Carder made a full range of transparent colored glasses for stemware and decorative ware: Celeste Blue (a clear sky blue), Bristol Yellow (a transparent greenish-yellow), Pomona Green, Amethyst, Flemish Blue, Selenium Red, and many more. These transparent colors were used for vast quantities of elegant stemware and tableware, often with controlled bubbles, air-twist stems, or applied decoration.

Ivrene, Ivory, and Opaque Whites

Ivrene is an iridescent ivory-white glass with a soft luster, used for vases and lamp shades; plain ivory and other opaque whites round out the pale palette. These quiet, luminous whites are easy to overlook but are genuine and collectible Carder products.

Aqua Marine, Amber, and Smoke

A range of subtle transparent colors — aqua marine, amber, topaz, and smoke — appears in stemware and lighter decorative pieces. The sheer breadth of Carder's palette means that almost any color of fine art glass from the period could be Steuben, which is exactly why the mark and the form matter alongside the color.

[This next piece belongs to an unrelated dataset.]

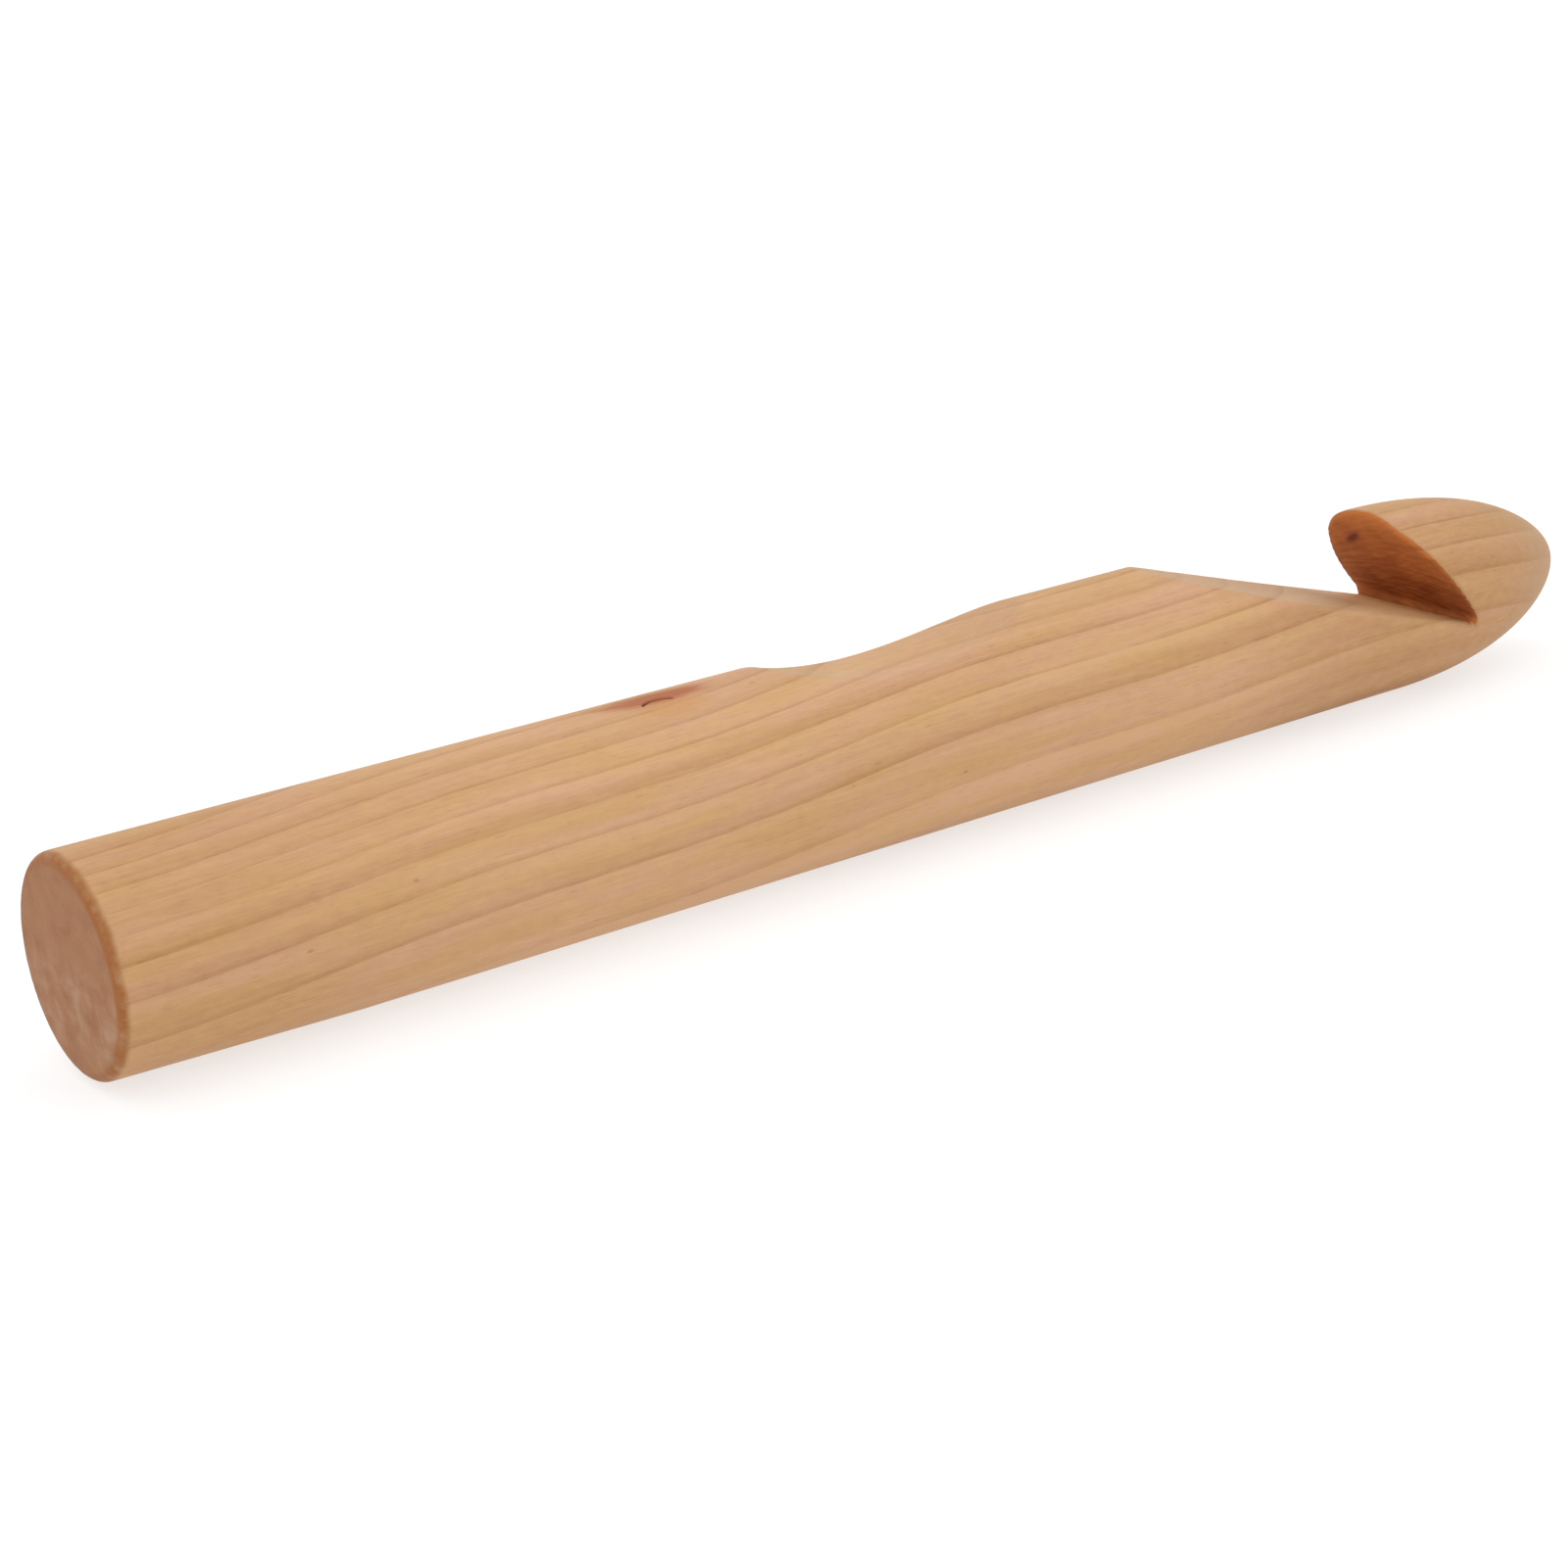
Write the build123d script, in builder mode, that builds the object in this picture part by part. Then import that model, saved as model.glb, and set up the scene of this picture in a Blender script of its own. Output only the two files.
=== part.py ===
"""Wooden crochet hook, carved in one piece from a round dowel.

Frame: +X runs from the flat butt to the rounded nose, +Z is up, and both cuts open upwards. The
origin lies under the middle of the hook, on the surface that the hook rests on. Millimetres.
"""
from build123d import *
from math import cos, isclose, radians, sin
import os

# Driving dimensions. Stations are measured from the butt, heights from the dowel's axis.
DIAMETER = 20.0
LENGTH = 8.9 * DIAMETER
RADIUS = DIAMETER / 2

# Grip: the plain round stretch behind the thumb rest, which a holder or a loop goes over
GRIP_END = 3.40 * DIAMETER

# Butt: a flat end with a rounded edge
BUTT_EDGE = 0.045 * DIAMETER

# Nose: one curve that leaves the shaft in line with it and crosses the axis squarely
NOSE_LENGTH = 1.37 * DIAMETER
NOSE_SHOULDER_PULL = 1.01 * DIAMETER
NOSE_TIP_PULL = 0.11 * DIAMETER

# Mouth: a long sloping throat, a short upright root face, and an undercut wall below the lip,
# all cut across a few degrees out of square
THROAT_START = 5.87 * DIAMETER
THROAT_HOLLOW = 0.02 * DIAMETER
ROOT_STATION = 7.87 * DIAMETER
ROOT_HEIGHT = -0.115 * DIAMETER
ROOT_FACE = 0.04 * DIAMETER
ROOT_CURVE = 0.05 * DIAMETER
LIP_STATION = 7.48 * DIAMETER
LIP_HEIGHT = 0.42 * DIAMETER
LIP_CURVE = 0.14 * DIAMETER
MOUTH_YAW = radians(4)

# Thumb rest: a shallow hollow, steeper where it starts, a few degrees round from the mouth
THUMB_START = 3.53 * DIAMETER
THUMB_END = 5.12 * DIAMETER
THUMB_THIRD = (THUMB_END - THUMB_START) / 3
THUMB_ENTRY_PULL = 0.21 * DIAMETER
THUMB_EXIT_PULL = 0.15 * DIAMETER
THUMB_ROLL = radians(5)

# Sanded edges
LIP_BREAK = 0.025 * DIAMETER
THROAT_BREAK = 0.05 * DIAMETER
THUMB_BREAK = 0.06 * DIAMETER

BUTT_X = -LENGTH / 2

# Sketch planes. The blank is drawn below its axis, so that its seam lies under the hook. The
# cutters are drawn beside the hook and reach right across it.
blank_plane = Plane(origin=(BUTT_X, 0, RADIUS), x_dir=(1, 0, 0), z_dir=(0, 1, 0))
mouth_plane = Plane(
    origin=(BUTT_X + ROOT_STATION, 0, RADIUS),
    x_dir=(cos(MOUTH_YAW), -sin(MOUTH_YAW), 0),
    z_dir=(-sin(MOUTH_YAW), -cos(MOUTH_YAW), 0),
)
thumb_plane = Plane(
    origin=(BUTT_X, 0, RADIUS),
    x_dir=(1, 0, 0),
    z_dir=(0, -cos(THUMB_ROLL), sin(THUMB_ROLL)),
)


def turned(face):
    """Whether a face belongs to the skin of the turned stick, and not to a cut."""
    on_shaft = face.geom_type == GeomType.CYLINDER and isclose(face.radius, RADIUS)
    return on_shaft or face.geom_type == GeomType.REVOLUTION


def rim(cut_faces, part):
    """The edges where the faces of a cut meet the skin of the stick."""
    skin_edges = part.faces().filter_by(turned).edges()
    return cut_faces.edges().filter_by(lambda edge: edge in skin_edges)


with BuildPart() as crochet_hook:
    # The turned blank
    with BuildSketch(blank_plane):
        with BuildLine():
            face = Line((0, 0), (0, RADIUS - BUTT_EDGE))
            edge = RadiusArc(face @ 1, (BUTT_EDGE, RADIUS), BUTT_EDGE)
            grip = Line(edge @ 1, (GRIP_END, RADIUS))
            # Straight as well, but drawn as a curve, so that the grip stays a face of its own
            worked = Bezier(grip @ 1, (ROOT_STATION / 2, RADIUS), (LENGTH - NOSE_LENGTH, RADIUS))
            nose = Bezier(
                worked @ 1,
                (worked @ 1) + Vector(NOSE_SHOULDER_PULL, 0),
                (LENGTH, NOSE_TIP_PULL),
                (LENGTH, 0),
            )
            Line(nose @ 1, face @ 0)
        make_face()
    revolve(axis=Axis((BUTT_X, 0, RADIUS), (1, 0, 0)))

    # The mouth
    with BuildSketch(mouth_plane.offset(-DIAMETER)):
        with BuildLine():
            crest = Vector(THROAT_START - ROOT_STATION, RADIUS)
            root = Vector(0, ROOT_HEIGHT)
            throat = SagittaArc(crest, root, -THROAT_HOLLOW)
            lead_in = Line(throat @ 0, (throat @ 0) - (throat % 0) * DIAMETER)
            wall = FilletPolyline(
                root,
                root + Vector(0, ROOT_FACE),
                (LIP_STATION - ROOT_STATION, LIP_HEIGHT),
                (LIP_STATION - ROOT_STATION, 2 * DIAMETER),
                radius=(ROOT_CURVE, LIP_CURVE),
            )
            Polyline(lead_in @ 1, (crest.X, 2 * DIAMETER), wall @ 1)
        make_face()
    extrude(amount=2 * DIAMETER, mode=Mode.SUBTRACT)

    # The thumb rest
    with BuildSketch(thumb_plane.offset(-DIAMETER)):
        with BuildLine():
            hollow = Bezier(
                (THUMB_START, RADIUS),
                (THUMB_START + THUMB_THIRD, RADIUS - THUMB_ENTRY_PULL),
                (THUMB_END - THUMB_THIRD, RADIUS - THUMB_EXIT_PULL),
                (THUMB_END, RADIUS),
            )
            lead_in = Line(hollow @ 0, (hollow @ 0) - (hollow % 0) * DIAMETER)
            lead_out = Line(hollow @ 1, (hollow @ 1) + (hollow % 1) * DIAMETER)
            Line(lead_in @ 1, lead_out @ 1)
        make_face()
    extrude(amount=2 * DIAMETER, mode=Mode.SUBTRACT)

    # The sanded edges of the thumb rest, of the throat, and of the lip and its wall
    thumb_face = crochet_hook.faces().filter_by(GeomType.EXTRUSION)
    fillet(rim(thumb_face, crochet_hook), THUMB_BREAK)

    throat_face = crochet_hook.faces().filter_by(GeomType.CYLINDER).sort_by(SortBy.AREA)[-2:-1]
    fillet(rim(throat_face, crochet_hook), THROAT_BREAK)

    head = crochet_hook.faces().filter_by_position(Axis.X, BUTT_X + THROAT_START + DIAMETER, LENGTH)
    wall_faces = head.filter_by(lambda face: face.is_planar or face.geom_type == GeomType.CYLINDER)
    fillet(rim(wall_faces.filter_by(turned, reverse=True), crochet_hook), LIP_BREAK)

print("volume", round(crochet_hook.part.volume), "mm3, valid", crochet_hook.part.is_valid)

os.makedirs("parts", exist_ok=True)
crochet_hook.part.label = "crochet_hook"
export_step(crochet_hook.part, "parts/crochet_hook.step")
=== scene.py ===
"""The look of a one-piece wooden crochet hook: its wood, a white table, soft light and the camera.

Objects are placed in metres, in the frame of the CAD model. The wood works in millimetres, with x
along the stick from its butt, and y and z across it from its axis.
"""
from math import cos, pi, radians, sin

import bmesh
import bpy
import numpy as np
from mathutils import Matrix, Vector


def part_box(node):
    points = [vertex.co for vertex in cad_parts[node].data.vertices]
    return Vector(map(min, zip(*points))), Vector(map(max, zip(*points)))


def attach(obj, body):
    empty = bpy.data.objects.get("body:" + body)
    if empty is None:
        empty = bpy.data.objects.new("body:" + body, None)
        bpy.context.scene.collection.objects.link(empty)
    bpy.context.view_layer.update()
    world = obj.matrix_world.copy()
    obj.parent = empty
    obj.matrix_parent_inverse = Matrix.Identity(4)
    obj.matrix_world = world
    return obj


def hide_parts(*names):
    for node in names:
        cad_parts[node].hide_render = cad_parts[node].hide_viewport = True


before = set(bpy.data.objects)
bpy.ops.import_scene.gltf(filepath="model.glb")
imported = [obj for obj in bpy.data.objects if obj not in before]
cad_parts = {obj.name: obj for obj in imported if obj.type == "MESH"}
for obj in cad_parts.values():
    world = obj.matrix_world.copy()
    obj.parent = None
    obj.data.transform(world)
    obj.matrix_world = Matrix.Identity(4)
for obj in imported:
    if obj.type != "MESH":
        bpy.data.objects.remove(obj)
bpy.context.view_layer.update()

# The stick, from the CAD model
NODE = "crochet_hook"
LOW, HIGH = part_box(NODE)
RADIUS = (HIGH.z - LOW.z) / 2
BUTT_CENTRE = Vector((LOW.x, 0, LOW.z + RADIUS))
MILLIMETRES = 1000
RADIUS_MM = RADIUS * MILLIMETRES
LENGTH_MM = (HIGH.x - LOW.x) * MILLIMETRES

# Its shape: stations along it from the butt, and heights from its axis. It is the CAD model's,
# but for a softer rim of the thumb rest and a little wear below at the butt.
BUTT_EDGE = 0.9
BUTT_WEAR = 0.45
WEAR_LENGTH = 24.0
NOSE = ((150.6, 10.0), (170.8, 10.0), (178.0, 2.2), (178.0, 0.0))
THROAT = ((117.4, 10.0), (157.4, -2.3))
THROAT_HOLLOW = 0.4
WALL = ((157.4, -2.3), (157.4, -1.5), (149.6, 8.4), (149.6, 40.0))
ROOT_CURVE = 1.0
LIP_CURVE = 2.8
MOUTH_YAW = radians(4)
THUMB = ((70.6, 10.0), (81.2, 5.8), (91.8, 7.0), (102.4, 10.0))
THUMB_ROLL = radians(5)
LIP_BREAK = 0.5
THROAT_BREAK = 1.0
THUMB_BREAK = 4.0

# What the tools and wear left on it
LIP_WAVER = 0.05
RASP_DEPTH = 0.02
RASP_PITCHES = (0.85, 0.5)
CRACK_DEPTH = 0.5

# Its mesh: the voxel in metres, rounds of smoothing, points measured at a time, the distance that
# counts as on an outline, and the cuts that divide the edges on the wall and round the crack
VOXEL = 0.00042
SMOOTHING_ROUNDS = 3
CHUNK = 2048
TOUCHING = 0.0001
WALL_CUTS = 1
CRACK_CUTS = 5

# Camera: it looks down on the stick from the butt's side, slightly rolled
CAMERA_AIM = Vector((-0.0121, 0.0068, 0.0057))
CAMERA_DISTANCE = 0.3031
CAMERA_AZIMUTH = radians(35.0)
CAMERA_ELEVATION = radians(17.8)
CAMERA_ROLL = radians(-4.05)
CAMERA_LENS = 71.9
CAMERA_CLIP_START = 0.01

# Light
SKY_STRENGTH = 1.0
KEY_POWER = 23.0
KEY_SIZE = 4.0
KEY_PLACE = Vector((-0.3, -0.6, 2.0))
TABLE_SIZE = 8.0
TABLE_COLOUR = (0.35, 0.35, 0.35, 1)
TABLE_ROUGHNESS = 0.8
TABLE_SPECULAR = 0.1
TABLE_GLOW = 0.66
WHITE = (1, 1, 1, 1)

# Growth rings: nearly flat layers about a far pith, each wider than the last, that drift along x.
# BEND and RIPPLE are waves of the layers: height, wavelength and phase.
PITH_DISTANCE = 100.0
PITH_Y = 31.9
PITH_Z = 94.8
GRAIN_SLOPE = 0.019
BEND = (2.0, 300.0, -1.236)
RIPPLE = (0.35, 56.2, -1.978)
RING_COUNT = 6.081
RING_RATE = 0.060
FIRST_RING = 5.39
RING_WANDER = 0.12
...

Cluthra, Cintra, Intarsia, and Special Techniques

Carder's most spectacular pieces use special techniques that produce distinctive textures and effects, and these technique names are central to Steuben collecting and pricing.

Cluthra

Cluthra is a glass shot through with a controlled cloud of trapped air bubbles and powdered-glass inclusions, giving a mottled, frothy, semi-opaque body. It was made in many colors (rose, green, amethyst, gold, and others), often shading from dense color at the base to clear at the rim. Cluthra's bubbly, marbled appearance is unmistakable; the name derives from a Scottish (Couper) glass called Clutha that inspired it.

Cintra

Cintra is related to Cluthra but finer: powdered colored glass is fused into a clear body to produce a dense, granular, often shaded coloration, with fewer large bubbles than Cluthra. Cintra pieces can be cased in clear crystal, producing rich, jewel-like effects.

Intarsia

Intarsia is Carder's masterpiece technique and the rarest, most valuable Steuben of all. A layer of colored glass bearing an etched or applied design is sandwiched between two layers of colorless crystal, so the pattern appears to float within the glass wall. Genuine Intarsia is exceedingly scarce, usually signed "Fred'k Carder" in script (often within the design), and brings very high prices at auction. Any piece described as Intarsia warrants extreme scrutiny and expert confirmation.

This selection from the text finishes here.